## EXERCISE TASK
Locate, in the data below, the line that contains "What FreeCAD Python" and the line that contains "# The origin"; reproduce exactly those two lines and every line between them, nothing more.

-- Start EXCERPTED RECORDS --

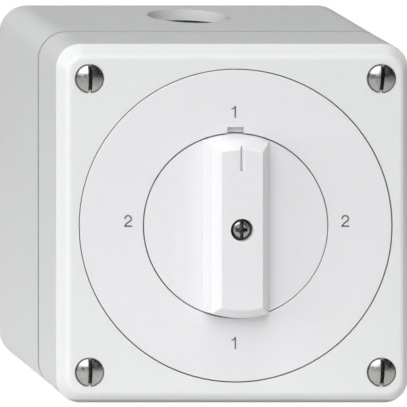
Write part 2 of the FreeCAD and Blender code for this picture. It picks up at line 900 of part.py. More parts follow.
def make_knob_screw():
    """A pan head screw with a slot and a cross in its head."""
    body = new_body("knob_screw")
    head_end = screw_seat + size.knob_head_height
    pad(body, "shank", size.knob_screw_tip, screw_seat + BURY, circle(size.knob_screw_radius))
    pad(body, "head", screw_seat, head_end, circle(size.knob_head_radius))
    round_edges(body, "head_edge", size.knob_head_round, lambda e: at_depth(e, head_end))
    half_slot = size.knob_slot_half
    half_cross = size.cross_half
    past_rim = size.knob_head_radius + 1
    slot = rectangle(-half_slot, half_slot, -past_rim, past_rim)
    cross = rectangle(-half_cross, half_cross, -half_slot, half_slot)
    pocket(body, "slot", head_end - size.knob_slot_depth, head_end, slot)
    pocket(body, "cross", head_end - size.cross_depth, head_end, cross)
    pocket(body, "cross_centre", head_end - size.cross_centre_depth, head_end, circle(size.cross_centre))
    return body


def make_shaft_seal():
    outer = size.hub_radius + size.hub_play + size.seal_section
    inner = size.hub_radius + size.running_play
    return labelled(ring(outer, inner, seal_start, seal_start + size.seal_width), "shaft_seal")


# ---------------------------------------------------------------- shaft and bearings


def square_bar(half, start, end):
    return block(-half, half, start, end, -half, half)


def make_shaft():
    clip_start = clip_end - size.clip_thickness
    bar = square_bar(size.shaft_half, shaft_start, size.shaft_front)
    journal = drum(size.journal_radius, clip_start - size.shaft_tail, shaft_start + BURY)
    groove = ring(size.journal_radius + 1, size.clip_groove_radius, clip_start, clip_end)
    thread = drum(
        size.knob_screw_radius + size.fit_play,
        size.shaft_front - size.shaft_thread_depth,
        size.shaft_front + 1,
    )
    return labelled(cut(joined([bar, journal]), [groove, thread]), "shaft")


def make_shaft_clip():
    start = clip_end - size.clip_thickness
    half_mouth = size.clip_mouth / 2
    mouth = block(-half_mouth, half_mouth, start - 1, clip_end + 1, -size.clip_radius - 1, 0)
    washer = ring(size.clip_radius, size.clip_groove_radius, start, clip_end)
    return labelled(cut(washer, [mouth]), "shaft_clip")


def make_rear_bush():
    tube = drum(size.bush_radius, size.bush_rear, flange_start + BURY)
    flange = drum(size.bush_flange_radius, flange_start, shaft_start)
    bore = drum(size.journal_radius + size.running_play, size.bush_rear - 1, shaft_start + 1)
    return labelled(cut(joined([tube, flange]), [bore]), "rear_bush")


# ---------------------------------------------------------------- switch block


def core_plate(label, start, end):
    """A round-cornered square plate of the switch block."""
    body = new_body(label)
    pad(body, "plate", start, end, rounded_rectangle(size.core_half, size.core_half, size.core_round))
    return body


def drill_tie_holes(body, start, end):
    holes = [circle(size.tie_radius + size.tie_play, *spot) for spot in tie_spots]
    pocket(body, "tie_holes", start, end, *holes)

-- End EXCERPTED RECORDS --
-- Start EXCERPTED RECORDS --

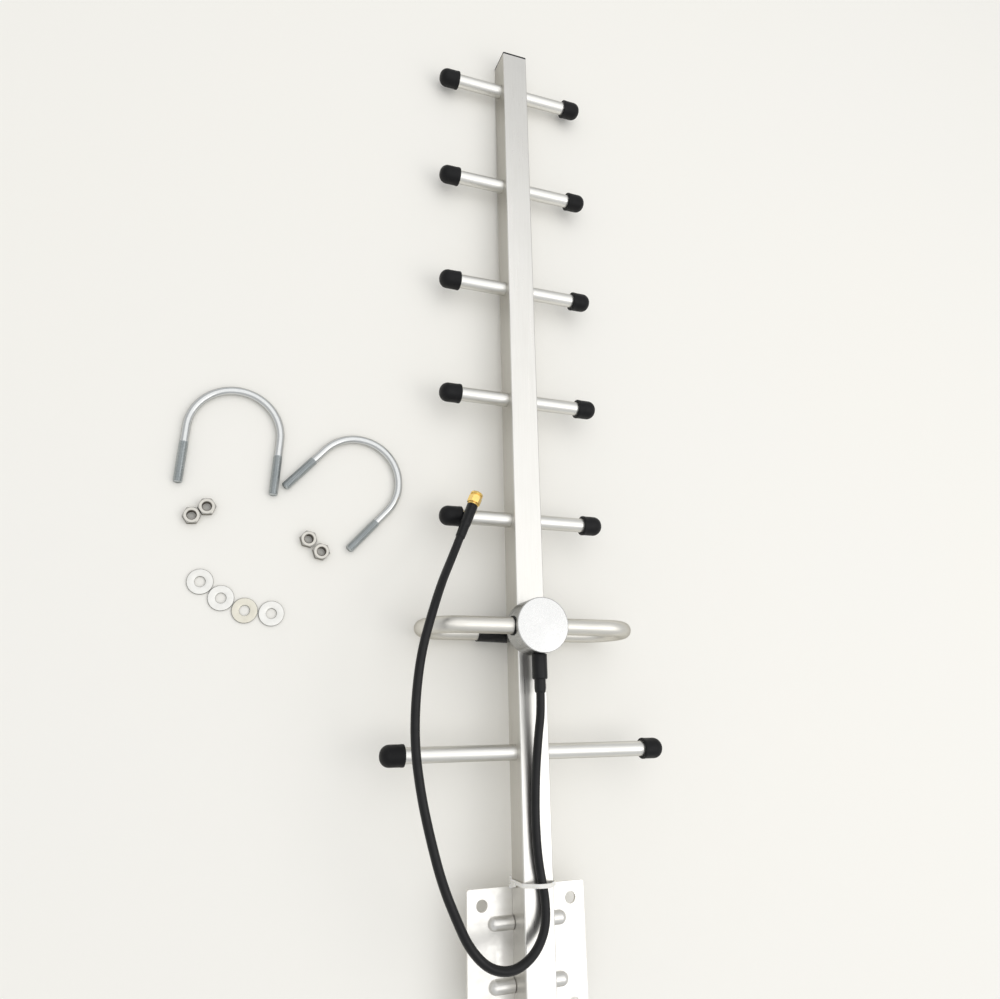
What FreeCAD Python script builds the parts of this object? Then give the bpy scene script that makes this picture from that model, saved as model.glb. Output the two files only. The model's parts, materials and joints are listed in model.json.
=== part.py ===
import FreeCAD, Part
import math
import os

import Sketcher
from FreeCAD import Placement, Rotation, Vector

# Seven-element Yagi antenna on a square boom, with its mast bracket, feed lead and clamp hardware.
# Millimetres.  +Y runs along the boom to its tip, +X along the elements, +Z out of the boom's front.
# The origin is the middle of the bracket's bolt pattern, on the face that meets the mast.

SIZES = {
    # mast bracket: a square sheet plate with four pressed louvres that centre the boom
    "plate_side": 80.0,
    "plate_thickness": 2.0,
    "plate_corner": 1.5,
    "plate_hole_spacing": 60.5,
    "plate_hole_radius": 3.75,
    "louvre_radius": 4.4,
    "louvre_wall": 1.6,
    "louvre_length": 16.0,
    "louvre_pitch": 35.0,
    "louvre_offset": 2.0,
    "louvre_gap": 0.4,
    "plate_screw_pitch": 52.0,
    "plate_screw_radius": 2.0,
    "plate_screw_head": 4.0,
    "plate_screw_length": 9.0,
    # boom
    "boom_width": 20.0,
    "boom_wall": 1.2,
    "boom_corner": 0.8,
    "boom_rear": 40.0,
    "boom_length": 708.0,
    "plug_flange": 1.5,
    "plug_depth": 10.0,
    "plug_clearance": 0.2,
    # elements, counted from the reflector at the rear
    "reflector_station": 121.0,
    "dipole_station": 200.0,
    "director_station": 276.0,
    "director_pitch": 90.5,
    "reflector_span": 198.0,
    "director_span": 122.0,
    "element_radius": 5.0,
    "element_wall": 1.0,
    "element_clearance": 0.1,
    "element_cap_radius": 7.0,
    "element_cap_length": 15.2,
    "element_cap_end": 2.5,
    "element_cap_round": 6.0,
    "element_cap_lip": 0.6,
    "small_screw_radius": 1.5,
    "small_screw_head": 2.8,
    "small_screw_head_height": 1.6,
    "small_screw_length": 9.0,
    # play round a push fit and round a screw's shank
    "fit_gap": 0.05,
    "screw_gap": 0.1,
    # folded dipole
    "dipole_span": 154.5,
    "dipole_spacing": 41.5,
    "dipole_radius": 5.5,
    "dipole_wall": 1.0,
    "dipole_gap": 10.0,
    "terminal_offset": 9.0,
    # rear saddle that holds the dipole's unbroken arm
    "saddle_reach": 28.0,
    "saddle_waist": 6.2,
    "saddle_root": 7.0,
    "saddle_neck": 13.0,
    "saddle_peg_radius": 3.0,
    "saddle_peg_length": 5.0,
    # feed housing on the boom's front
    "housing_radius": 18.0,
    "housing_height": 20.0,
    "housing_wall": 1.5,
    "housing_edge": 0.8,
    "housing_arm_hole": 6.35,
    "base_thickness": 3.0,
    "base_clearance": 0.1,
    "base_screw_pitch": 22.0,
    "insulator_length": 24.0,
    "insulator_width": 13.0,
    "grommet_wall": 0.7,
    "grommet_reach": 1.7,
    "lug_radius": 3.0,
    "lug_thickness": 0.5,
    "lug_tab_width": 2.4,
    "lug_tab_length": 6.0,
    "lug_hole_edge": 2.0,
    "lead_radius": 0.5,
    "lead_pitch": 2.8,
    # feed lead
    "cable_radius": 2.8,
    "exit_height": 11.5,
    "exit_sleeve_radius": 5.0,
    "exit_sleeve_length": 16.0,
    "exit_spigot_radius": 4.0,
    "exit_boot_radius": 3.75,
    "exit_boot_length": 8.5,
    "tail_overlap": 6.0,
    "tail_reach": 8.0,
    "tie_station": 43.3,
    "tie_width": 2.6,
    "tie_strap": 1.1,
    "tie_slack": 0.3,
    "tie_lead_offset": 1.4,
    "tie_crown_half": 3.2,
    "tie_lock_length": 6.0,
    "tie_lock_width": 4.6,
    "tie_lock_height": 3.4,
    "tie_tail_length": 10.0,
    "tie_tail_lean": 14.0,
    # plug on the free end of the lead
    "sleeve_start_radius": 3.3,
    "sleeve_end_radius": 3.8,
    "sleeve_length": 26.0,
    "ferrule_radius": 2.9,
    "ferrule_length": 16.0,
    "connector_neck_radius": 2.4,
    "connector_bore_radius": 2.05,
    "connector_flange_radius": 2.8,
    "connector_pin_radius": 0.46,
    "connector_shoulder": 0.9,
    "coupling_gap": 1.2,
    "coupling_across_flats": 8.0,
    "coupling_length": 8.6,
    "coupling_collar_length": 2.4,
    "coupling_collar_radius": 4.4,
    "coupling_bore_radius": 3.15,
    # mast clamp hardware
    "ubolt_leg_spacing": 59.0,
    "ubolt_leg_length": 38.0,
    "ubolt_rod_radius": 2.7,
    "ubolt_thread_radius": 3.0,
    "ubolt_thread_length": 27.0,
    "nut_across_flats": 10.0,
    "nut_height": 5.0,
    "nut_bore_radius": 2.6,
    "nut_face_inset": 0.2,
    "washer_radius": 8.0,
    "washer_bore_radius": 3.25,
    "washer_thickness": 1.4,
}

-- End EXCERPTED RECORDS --
-- Start EXCERPTED RECORDS --

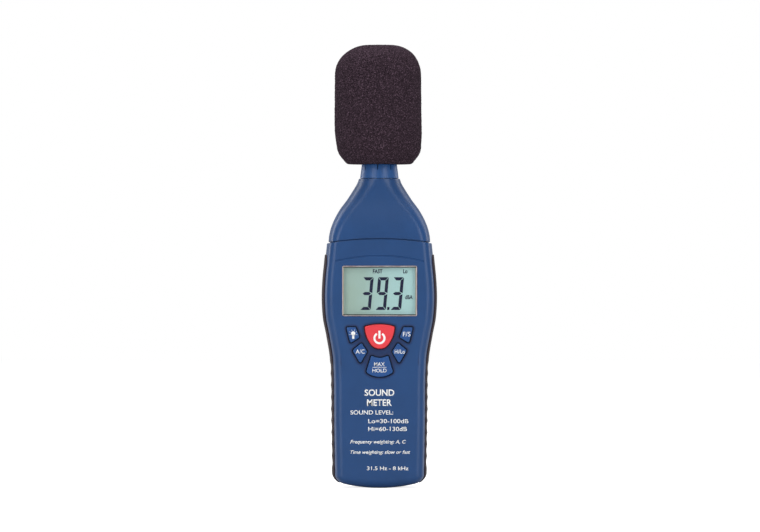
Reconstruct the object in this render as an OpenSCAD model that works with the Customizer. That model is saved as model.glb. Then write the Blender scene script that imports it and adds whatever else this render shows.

-- End EXCERPTED RECORDS --

## FULL RESPONSE
What FreeCAD Python script builds the parts of this object? Then give the bpy scene script that makes this picture from that model, saved as model.glb. Output the two files only. The model's parts, materials and joints are listed in model.json.
=== part.py ===
import FreeCAD, Part
import math
import os

import Sketcher
from FreeCAD import Placement, Rotation, Vector

# Seven-element Yagi antenna on a square boom, with its mast bracket, feed lead and clamp hardware.
# Millimetres.  +Y runs along the boom to its tip, +X along the elements, +Z out of the boom's front.
# The origin is the middle of the bracket's bolt pattern, on the face that meets the mast.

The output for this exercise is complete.